Health insurance covers treatment for the spinal cord disorder that has confined Amy Hunovice to a wheelchair. But Hunovice, who has no use of her legs and limited use of her arms, has to pay a home health care worker $13 an hour herself for help with simple daily tasks like bathing and dressing.
Hunovice, a 61-year-old former teacher who lives in Pikesville, is one of an estimated 10 million people who now need long-term care in this country, care that Medicare and health insurance in large measure do not cover. As Congress attempts to overhaul the health care system, the need for such care has prompted debate on a proposal that would establish a voluntary insurance program specifically for long-term care.
But those who have examined the proposal say it may not adequately deal with a problem most people don't even realize they could face. And passage is far from assured. The House health care reform bill unveiled by Democrats Thursday included the measure; the Senate has not decided on its final version, though a major bill from the Senate Finance Committee did not include the long-term care provision.
The problem is likely to get worse as baby boomers age and live longer than their parents. Government research shows that more than 70 percent of seniors will eventually need long-term care. That doesn't count disabled adults, who now account for about 40 percent of those needing care. Most are left depending on family and friends.
"This is a nightmare that won't end," said Hunovice, who has endured countless tests, surgeries and hospitalizations, only to be left without a successful treatment.
Her doctor did order home care. Hunovice's insurance provider is paying for nurse visits once a month but has ruled much of the daily care she needs is not medical and not covered.
For the care she is getting, she's now paying more because she doesn't have an employer to help defray insurance premiums. She's also four years shy of a full teacher pension and hoping her husband's small business does well enough through the bad economy to pay the mortgage. The house, however, is not wheelchair-friendly, and giving her a bit of independence by retrofitting the bathroom seems out of reach.

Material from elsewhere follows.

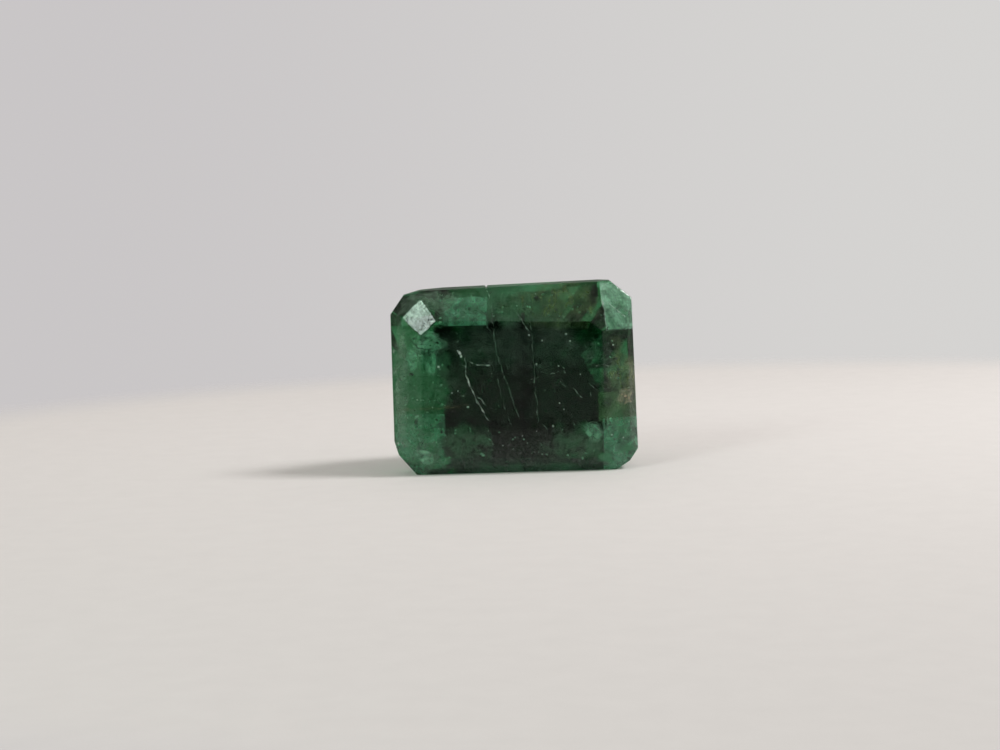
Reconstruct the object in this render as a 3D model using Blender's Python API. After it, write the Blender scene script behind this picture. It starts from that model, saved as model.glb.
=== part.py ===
"""A cut emerald, a deep octagonal step cut, standing on the flat of its lower long side.

The stone is one solid. It starts as a block of rough, and each facet is one flat cut, as a
cutter grinds it. The cut's plane is given by the lines or points of the finished stone that it
passes through.

Frame: X runs along the long side, Y runs from the table at the front to the keel at the back,
and Z is up. The origin is under the middle of the stone, at the height of the surface it
stands on.
"""

import math

import bmesh
import bpy
from mathutils import Vector

# Every length below is in millimetres and every angle in degrees. MM turns them into metres.
MM = 0.001

# The girdle seen from the front, as (X, Z), clockwise from the lower left. Each point is under the
# name of the edge that starts there. The corners are cut, and three have a second small flat.
GIRDLE = {
    "lower_left": (-4.95, 0.00),
    "lower_left_worn": (-5.80, 1.02),
    "left": (-6.01, 1.72),
    "upper_left": (-6.01, 7.97),
    "upper_left_worn": (-5.34, 8.90),
    "top": (-4.55, 9.10),
    "upper_right": (4.80, 9.32),
    "right": (5.84, 8.48),
    "lower_right_worn": (6.01, 1.04),
    "lower_right": (5.60, 0.42),
    "bottom": (4.93, 0.00),
}
GIRDLE_THICKNESS = 2.0
# Along the bottom the girdle is left this much thicker at the back, so that the stone can stand.
FOOT_EXTRA = 0.95

# The crown is a narrow bezel, then a flatter step, then the table. BEZEL is the line where the
# first gives way to the second, seen from the front and named as the girdle is. It isn't quite
# parallel to the girdle. STEP_REACH is how far in from that line each side of the table is.
BEZEL_HEIGHT = 0.45
BEZEL = {
    "lower_left": (-4.35, 0.43),
    "left": (-5.55, 1.50),
    "upper_left": (-5.45, 7.84),
    "top": (-4.48, 8.71),
    "upper_right": (4.55, 8.41),
    "right": (5.59, 7.51),
    "lower_right": (5.62, 1.55),
    "bottom": (4.45, 0.48),
}
CROWN_HEIGHT = 0.95
STEP_REACH = {
    "lower_left": 1.25,
    "left": 0.95,
    "upper_left": 1.28,
    "top": 1.02,
    "upper_right": 1.25,
    "right": 1.25,
    "lower_right": 1.25,
    "bottom": 1.80,
}

# The pavilion is a band of facets round three sides, with four corner facets, down to a
# rectangle, and a hipped roof on that rectangle that ends in the keel. Along the bottom one facet
# runs from the girdle to the keel. The roof's ends face slightly downwards.
BAND_DEPTH = 2.2
ROOF_LEFT, ROOF_RIGHT = -3.45, 4.30
ROOF_TOP = 7.25
ROOF_SLOPE_SIDES = 44.5
ROOF_SLOPE_ENDS = 45.5
ROOF_END_LEAN = 4.0

ROUGH_SIDE = 60.0
STONE_COLOUR = (0.02, 0.16, 0.08, 1.0)

# The height at which the bottom facet is as deep as the band, and the keel's depth, where the
# bottom facet meets the top one. With these, Y is counted from the middle of the whole stone.
FALL = math.tan(math.radians(ROOF_SLOPE_SIDES))
ROOF_BOTTOM = (BAND_DEPTH - FOOT_EXTRA) / FALL
KEEL_DEPTH = BAND_DEPTH + FALL * (ROOF_TOP - ROOF_BOTTOM) / 2
FRONT_Y = (CROWN_HEIGHT - GIRDLE_THICKNESS - KEEL_DEPTH) / 2
REAR_Y = FRONT_Y + GIRDLE_THICKNESS


def clear_scene():
    for obj in list(bpy.data.objects):
        bpy.data.objects.remove(obj)


def grind(stone, point, outward):
    """Cuts the stone flat along a plane and closes the cut with one face."""
    everything = stone.verts[:] + stone.edges[:] + stone.faces[:]
    cut = bmesh.ops.bisect_plane(
        stone, geom=everything, dist=1e-6, plane_co=point, plane_no=outward, clear_outer=True
    )
    rim = [part for part in cut["geom_cut"] if isinstance(part, bmesh.types.BMEdge)]
    if rim:
        bmesh.ops.contextual_create(stone, geom=rim)


def grind_through(stone, first, second, third):
    """Grinds a facet of the pavilion, which faces the back, along the plane through three points."""
    outward = (second - first).cross(third - first).normalized()
    grind(stone, first, outward if outward.y > 0 else -outward)


def edges(outline):
    """Each edge of an outline as its name, its start, its end and its outward normal."""
    points = [Vector(point) for point in outline.values()]
    for name, start, end in zip(outline, points, points[1:] + points[:1]):
        along = (end - start).normalized()
        yield name, start, end, Vector((-along.y, along.x))


def on_girdle(side, x=None, z=None):
    """The point at this X, or this Z, on the rear rim of a straight side of the girdle."""
    start, end = next((start, end) for name, start, end, _ in edges(GIRDLE) if name == side)
    share = (x - start.x) / (end.x - start.x) if z is None else (z - start.y) / (end.y - start.y)
    point = start.lerp(end, share)
    return Vector((point.x, REAR_Y, point.y))


def grind_crown_facet(stone, start, outward, reach, height):
    """Grinds a facet that holds a line of the bezel and has this height this far in from it. A
    negative reach is outwards."""
    rise = height - BEZEL_HEIGHT
    normal = Vector((outward.x * rise, -reach, outward.y * rise)).normalized()
    grind(stone, Vector((start.x, FRONT_Y - BEZEL_HEIGHT, start.y)), normal if reach > 0 else -normal)


def cut_girdle_and_crown(stone):
    grind(stone, Vector((0, FRONT_Y - CROWN_HEIGHT, 0)), Vector((0, -1, 0)))
    middles = {}
    for name, start, end, outward in edges(GIRDLE):
        grind(stone, Vector((start.x, 0, start.y)), Vector((outward.x, 0, outward.y)))
        middles[name] = (start + end) / 2
    for name, start, _, outward in edges(BEZEL):
        width = (middles[name] - start).dot(outward)
        grind_crown_facet(stone, start, outward, -width, 0)
        grind_crown_facet(stone, start, outward, STEP_REACH[name], CROWN_HEIGHT)


def cut_pavilion_bands(stone):
    """Each side facet runs straight to the roof's rectangle, and each corner facet takes a square."""
    left, right = on_girdle("top", x=ROOF_LEFT), on_girdle("top", x=ROOF_RIGHT)
    grind_through(stone, left, right, Vector((ROOF_LEFT, REAR_Y + BAND_DEPTH, ROOF_TOP)))
    for side, x in (("left", ROOF_LEFT), ("right", ROOF_RIGHT)):
        low, high = on_girdle(side, z=ROOF_BOTTOM), on_girdle(side, z=ROOF_TOP)
        grind_through(stone, low, high, Vector((x, REAR_Y + BAND_DEPTH, ROOF_BOTTOM)))
    for end, x in (("left", ROOF_LEFT), ("right", ROOF_RIGHT)):
        for side, z in (("bottom", ROOF_BOTTOM), ("top", ROOF_TOP)):
            inner = Vector((x, REAR_Y + BAND_DEPTH, z))
            grind_through(stone, inner, on_girdle(side, x=x), on_girdle(end, z=z))


def cut_pavilion_roof(stone):
    for z, way in ((ROOF_BOTTOM, -1), (ROOF_TOP, 1)):
        slope = math.radians(ROOF_SLOPE_SIDES)
        grind(stone, Vector((0, REAR_Y + BAND_DEPTH, z)), Vector((0, math.cos(slope), way * math.sin(slope))))
    for x, way in ((ROOF_LEFT, -1), (ROOF_RIGHT, 1)):
        slope, lean = math.radians(ROOF_SLOPE_ENDS), math.radians(ROOF_END_LEAN)
        outward = Vector((way * math.sin(slope), math.cos(slope), -math.tan(lean))).normalized()
        grind(stone, Vector((x, REAR_Y + BAND_DEPTH, (ROOF_BOTTOM + ROOF_TOP) / 2)), outward)


def cut_stone():
    """The whole stone as a bmesh, in millimetres."""
    stone = bmesh.new()
    bmesh.ops.create_cube(stone, size=ROUGH_SIDE)
    cut_girdle_and_crown(stone)
    cut_pavilion_bands(stone)
    cut_pavilion_roof(stone)
    bmesh.ops.recalc_face_normals(stone, faces=stone.faces)
    return stone


def stone_material():
    material = bpy.data.materials.new("emerald")
    material.use_nodes = True
    shader = material.node_tree.nodes["Principled BSDF"]
    shader.inputs["Base Color"].default_value = STONE_COLOUR
    shader.inputs["Roughness"].default_value = 0.08
    shader.inputs["Metallic"].default_value = 0.0
    shader.inputs["IOR"].default_value = 1.577
    return material


def main():
    clear_scene()
    collection = bpy.data.collections.new("cut_emerald")
    bpy.context.scene.collection.children.link(collection)
    stone = cut_stone()
    bmesh.ops.scale(stone, vec=Vector((MM, MM, MM)), verts=stone.verts)
    mesh = bpy.data.meshes.new("emerald")
    stone.to_mesh(mesh)
    stone.free()
    mesh.materials.append(stone_material())
    collection.objects.link(bpy.data.objects.new("emerald", mesh))


main()
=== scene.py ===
"""A cut emerald standing on a pale table, seen close up.

The stone is one see-through piece with worn edges, a notch and chips, and inside it lie the
things that give an emerald its look: open cracks, clouds, flakes and specks. Among them are dark
sheets of painted shade, and pale sheets and lines of painted highlight and reflection.

Lengths are in millimetres unless a name says otherwise, and MM turns them into metres. The scales
of noises are per metre, and pixels are those of the photograph.
"""

import math
import random

import bmesh
import bpy
from mathutils import Matrix, Vector, noise


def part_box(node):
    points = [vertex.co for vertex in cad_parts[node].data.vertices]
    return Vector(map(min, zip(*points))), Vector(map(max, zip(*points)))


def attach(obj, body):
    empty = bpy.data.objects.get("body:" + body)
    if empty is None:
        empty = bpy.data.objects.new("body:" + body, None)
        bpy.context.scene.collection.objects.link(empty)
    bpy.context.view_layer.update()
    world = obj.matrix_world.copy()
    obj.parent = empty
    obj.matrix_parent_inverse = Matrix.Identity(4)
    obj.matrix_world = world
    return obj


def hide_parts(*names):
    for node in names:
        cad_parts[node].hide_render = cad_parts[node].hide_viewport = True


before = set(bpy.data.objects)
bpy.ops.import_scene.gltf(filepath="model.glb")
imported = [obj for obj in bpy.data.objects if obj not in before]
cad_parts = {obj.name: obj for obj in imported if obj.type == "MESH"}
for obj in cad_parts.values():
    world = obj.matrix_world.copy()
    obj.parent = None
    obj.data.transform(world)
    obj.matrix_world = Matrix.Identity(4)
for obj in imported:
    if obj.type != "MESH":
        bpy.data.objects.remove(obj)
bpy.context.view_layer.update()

MM = 0.001
RANDOM = random.Random(7)

TABLE_Y = (Vector(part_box("emerald")[0]) / MM).y
BODY = "root"

# The camera looks at the middle of the stone's table, which the photograph shows at STONE_PX,
# STONE_PY.
IMAGE_WIDTH, IMAGE_HEIGHT = 1000, 750
STONE_PX, STONE_PY = 514.5, 380.2
STONE_CENTRE_Z = 4.66
CAMERA_DISTANCE = 115.3
CAMERA_ELEVATION = 5.5
CAMERA_ROLL = -1.6
LENS, SENSOR = 85.0, 36.0
MM_PER_PIXEL = CAMERA_DISTANCE * SENSOR / LENS / IMAGE_WIDTH


def link(obj):
    bpy.context.scene.collection.objects.link(obj)
    return obj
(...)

"I wanted to keep working, but I was an art teacher and that wasn't possible," she said. "I needed to work. And I loved it."
If she depletes her resources, Medicaid, the single safety net for long-term care, would kick in. But it mostly funds nursing home care, and Hunovice, like many others who need long-term care, wants to stay in her home as long as she can.
And that may be a less expensive option. The National Clearinghouse for Long-Term Care Information reports that the average cost for a year in nursing home in 2008 was $68,000 for a semi-private room. A home health aide three times a week cost $18,000 a year.
The clearinghouse reports that most seniors can expect to need three years of long-term care with two at home. About 80 percent of the home care will come from unpaid family and friends. More than a fifth of the adult U.S. population in 2004, or 44 million people, were caregivers.
The services people need vary widely, said Molly O'Malley, a senior policy analyst for the Kaiser Family Foundation, a heath information provider. Those with Alzheimer's disease may need help with medications or a ride to the doctor. Those with developmental disabilities may need meals.
She said the main solution proposed in health care reform legislation is called the Community Living Assistance Services and Support Act, or CLASS Act, first promoted years ago by Sen. Edward M. Kennedy, the Massachusetts Democrat who championed health care reform before he died in August. It would create a government-run fund that collects premiums from working people. After five years, it would pay a cash benefit of at least $50 a day. Premiums would likely be $100 to $120 a month.
"It's voluntary and promotes personal responsibility," said O'Malley. "It's by no means a fix to the long-term care issue. If enacted, it would expand long-term care options."
But some question such a fund's long-term viability. Dennis G. Smith, a senior fellow at the conservative Heritage Foundation, said the fund would become unsustainable if enough healthy people opted out of the program or too many people tapped the fund too soon - a real worry with a voluntary program that is not underwritten by an insurer with parameters to participate. Some studies show only 5 percent of those eligible would participate. Further, he said many people would find it objectionable that the U.S. secretary of Health and Human Services could raise the premium or lower the benefit without any oversight.
"This program allows Congress to allow future benefits but not really pay for them; it's a shell game," he said.